Cette connaissance des perceptions insensibles sert aussi à expliquer pourquoi et comment deux âmes humaines ou autrement deux choses d’une même espèce ne sortent jamais parfaitement semblables des mains du Créateur, et ont toujours chacune son rapport originaire aux points de vue qu’elles auront dans l’univers. Mais c’est ce qui suit déjà de ce que j’avais remarqué de deux individus ; savoir, que leur différence est toujours plus que numérique. Il y a encore un autre point de conséquence où je suis obligé de n’éloigner non seulement des sentiments de notre auteur, mais aussi de ceux de la plupart des modernes ; c’est que je crois, avec la plupart des anciens, que tous les génies, toutes les âmes, toutes les substances simples créées, sont toujours jointes à un corps, et qu’il n’y a jamais des âmes entièrement séparées.

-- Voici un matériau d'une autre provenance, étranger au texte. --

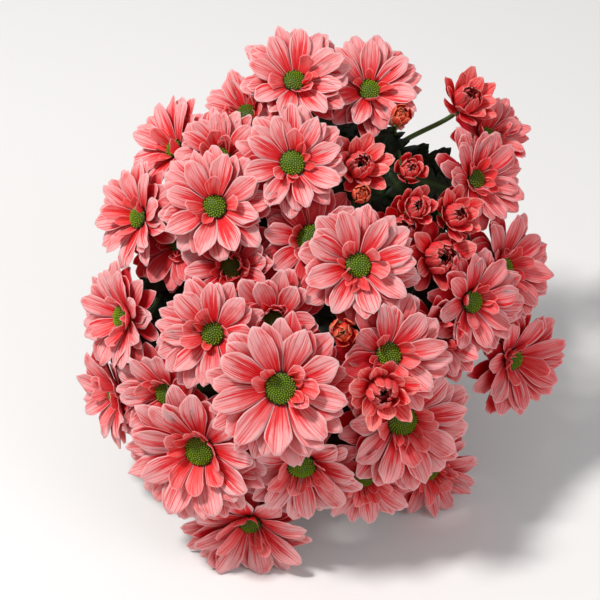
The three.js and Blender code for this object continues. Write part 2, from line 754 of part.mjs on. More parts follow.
// What would lie under the surface is pressed flat on it
function groundBlock() {
  const corner = (x, y, z) => new THREE.Vector3(x * 300, y * 500, z);
  const square = (z) => [corner(-1, -1, z), corner(1, -1, z), corner(1, 1, z), corner(-1, 1, z)];
  return solidOf(skin([[corner(0, 0, -40)], square(-40), square(0), [corner(0, 0, 0)]]));
}

function colourOf(bloom) {
  if (bloom.closed > NEARLY_SHUT) return COLOURS.bud;
  return bloom.closed > HALF_CLOSED ? COLOURS.half : COLOURS.bloom;
}

const spray = new THREE.Group();

function addNode(name, geometry, color, roughness) {
  const material = new THREE.MeshStandardMaterial({ color, roughness, metalness: 0 });
  const mesh = new THREE.Mesh(geometry, material);
  mesh.name = name;
  spray.add(mesh);
}

const blooms = BLOOMS.map(bloomOf);
const rings = blooms.map((bloom) => {
  bloom.rounds = collarOf(bloom);
  return pieceOf(petalsMesh(bloom, Array(2 * bloom.count).fill(null)), bloom.name);
});

// The green parts: each is kept as a piece to test petals against, and all are joined at the end
const line = stemLine();
const hubs = branchEnds();
const greens = [
  tube(line.getSpacedPoints(10), STEM_RADIUS, STEM_TOP_RADIUS, 7),
  ...STEM_LEAVES.map((row) => stemLeaf(line, row)),
  ...HEAD_LEAVES.map((row) => headLeaf(hubs, row)),
  ...Object.values(hubs).map((end) => branchMesh(end)),
  ...Object.values(hubs).map(({ hub, outward }) => knotMesh(hub, outward)),
].map((mesh) => pieceOf(mesh, "stem"));
const stalks = blooms.map((bloom) => stalkPiece(bloom, hubs[bloom.branch], rings));
const green = [...greens, ...stalks];
const joined = green.map((piece) => piece.solid).reduce((all, solid) => all.add(solid));
addNode("stem", geometryOf(joined.subtract(groundBlock())), COLOURS.green, 0.6);

// The petals, from the foremost bloom back; each keeps clear of all that is already there
const placed = [];
const foremostFirst = blooms.slice().sort((a, b) => b.level - a.level);
for (const bloom of foremostFirst) {
  const others = [...green, ...rings, ...placed].filter((piece) => piece.owner !== bloom.name);
  const petals = petalsOf(bloom, stalks[bloom.number], others);
  petals
    .filter((petal) => petal)
    .forEach((petal) => placed.push(pieceOf(petalBlade(bloom, petal, 0, 0), bloom.name)));
  addNode(bloom.name, geometryOf(solidOf(petalsMesh(bloom, petals))), colourOf(bloom), 0.55);
}

export default spray;
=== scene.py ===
import json
import math
import random

import bpy
import numpy as np
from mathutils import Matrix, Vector, kdtree
from mathutils.bvhtree import BVHTree

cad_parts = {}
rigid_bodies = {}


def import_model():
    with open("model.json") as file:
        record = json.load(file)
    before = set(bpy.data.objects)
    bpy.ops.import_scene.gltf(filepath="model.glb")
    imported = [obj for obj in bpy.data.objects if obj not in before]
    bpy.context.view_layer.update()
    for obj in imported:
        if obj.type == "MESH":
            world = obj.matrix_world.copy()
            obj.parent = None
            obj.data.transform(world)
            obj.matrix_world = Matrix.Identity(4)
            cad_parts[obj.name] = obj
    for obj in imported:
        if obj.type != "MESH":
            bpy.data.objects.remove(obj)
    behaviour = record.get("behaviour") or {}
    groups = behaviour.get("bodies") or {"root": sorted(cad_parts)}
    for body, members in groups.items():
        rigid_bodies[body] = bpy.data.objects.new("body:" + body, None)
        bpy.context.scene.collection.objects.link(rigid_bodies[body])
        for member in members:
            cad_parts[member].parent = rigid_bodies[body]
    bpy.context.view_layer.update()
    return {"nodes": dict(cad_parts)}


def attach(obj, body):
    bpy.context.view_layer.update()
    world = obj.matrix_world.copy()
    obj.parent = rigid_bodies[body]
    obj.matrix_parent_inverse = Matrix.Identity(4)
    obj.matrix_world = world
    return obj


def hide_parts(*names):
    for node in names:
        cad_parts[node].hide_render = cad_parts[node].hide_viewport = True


for leftover in list(bpy.data.objects):
    bpy.data.objects.remove(leftover)
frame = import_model()

# All shapes are worked out in millimetres, and become metres when a mesh is made
MILLIMETRE = 0.001
DEGREE = math.pi / 180

# The head: its axis, the front of its dome and the dome's half axes
HEAD_RISE = 42 * DEGREE
HEAD_FRONT = np.array([0.0, -262.0, 159.4])
RIGHT = np.array([1.0, 0.0, 0.0])
FORWARD = np.array([0.0, -math.cos(HEAD_RISE), math.sin(HEAD_RISE)])
UP = np.array([0.0, math.sin(HEAD_RISE), math.cos(HEAD_RISE)])
DOME_HALF_WIDTH = 132
DOME_HALF_HEIGHT = 150
DOME_DEPTH = 110
LEVEL_STEP = 8
SIGHT_DISTANCE = 1100
PICTURE_HALF = 165  # half of what the picture shows at the front of the head

# The ring that a bloom's petals grow from, in disc radii
RING_BACK = 0.55
RING_HALF = 0.21
RING_HALF_LEAST = 1.2
PETAL_START = 0.8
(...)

J’en ai des raisons à priori, mais on trouvera encore qu’il y a cela d’avantageux dans ce dogme, qu’il résout toutes les difficultés philosophiques sur l’état des âmes, sur leur conservation perpétuelle, sur leur immortalité et sur leur opération, la différence d’un de leurs états à l’autre n’étant jamais et n’ayant jamais été que du plus ou moins sensible, du plus parfait au moins parfait, ou à rebours, ce qui rend leur état passé ou à venir aussi explicable que celui d’à présent. On sent assez, en faisant tant soit peu de réflexion, que cela est raisonnable, et qu’un saut d’un état à un autre, infiniment différent, ne saurait être naturel. Je m’étonne qu’en quittant le naturel sans sujet, les écoles ont voulu s’enfoncer exprès dans des difficultés très grandes, et fournir de la matière aux triomphes apparents des esprits forts, dont toutes les raisons tombent tout d’un coup par cette explication des choses, où il n’y a pas plus de difficulté à concevoir la conservation des âmes (ou plutôt selon moi de l’animal), que celle qu’il y a dans le changement de la chenille en papillon, et dans la conservation de la pensée dans le sommeil, auquel Jésus-Christ a divinement bien comparé la mort. Aussi ai-je déjà dit qu’aucun sommeil ne saurait durer toujours ; et il durera moins[1] ou presque point du tout aux âmes raisonnables, qui sont toujours destinées à conserver le personnage qui leur a été donné dans la Cité de Dieu, et par consé-

  1. Gehrardt : du moins, pas de sens.